Speaking during the debate on the votes of the Ministries of Industries and Trade, Premadasa said the present administration is trying to disengage itself from international activities, and requested the Government focus its attention on the recent statement issued by the European Union (EU) on import restrictions.
“They are alarmed and we, too, as a responsible Opposition, are alarmed because EU countries are a vital destination for Sri Lankan exports,” he said.
The Opposition Leader said the EU was talking about the one-way-street attitude of the Government to trade, and questioned if the Government has thought of the repercussions if the EU countries decide to reject the import restriction policy the Government has put forth.
“Has the Government given thought to the detrimental impact on Lankan exporters, loss of the EU market, and how it is going to the impact domestic employment if the EU takes such measures?”
Premadasa also referred to the recent downgrades in ratings of Sri Lanka’s economy.
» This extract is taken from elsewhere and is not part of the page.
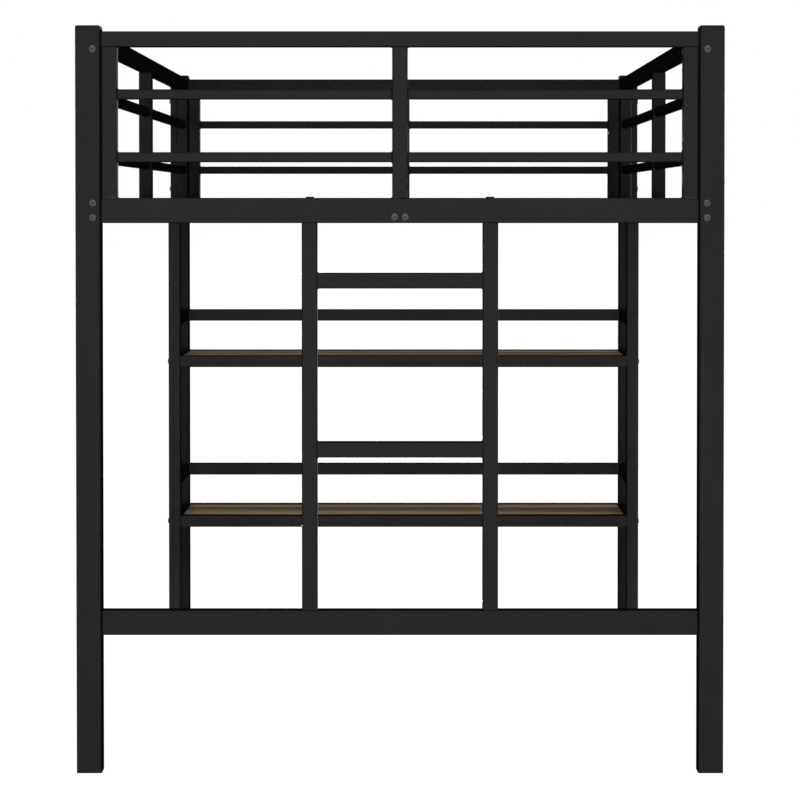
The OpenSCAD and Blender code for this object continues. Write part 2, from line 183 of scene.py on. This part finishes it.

“International rating is an important way of gauging international confidence in our economy. That has a direct bearing on investment inflows – on businesses that are proposing to set up businesses in our country. The whole international community looks at Fitch Ratings, Moody Ratings, etc. We are the only country that is rejecting these ratings,” he said.
Premadasa queried if the Government has a domestic ratings system that is going encourage and induce foreign investors to come to Sri Lanka. “Does the Government have a magic wand that it can wave to attract foreign investors to set up businesses in Sri Lanka and promote employment?”
He also said the Government has failed in its duty to present to the country the second and third quarter figures for the economic growth rates. “It is incumbent on the Department of Census and Statistics and the Government to release these figures 75 days from the conclusion of that quarter. This administration has woefully failed in informing the country and Parliament of these details,” he said.
Premadasa warned this was having a negative impact on the financial markets, which does not bode well for the country’s economy, and queried as to what the Government is hiding.
He also said that some of the statics given to Parliament in the Budget are deceptive. “The Government has, through the 2021 Budget speech, said State revenue would rise from 9% GDP to 14%. I would like to ask when in our history have we achieved a huge jump in State income within 12 months? This is preposterous, absolute humbug. This is to deceive both the Parliament and the people.”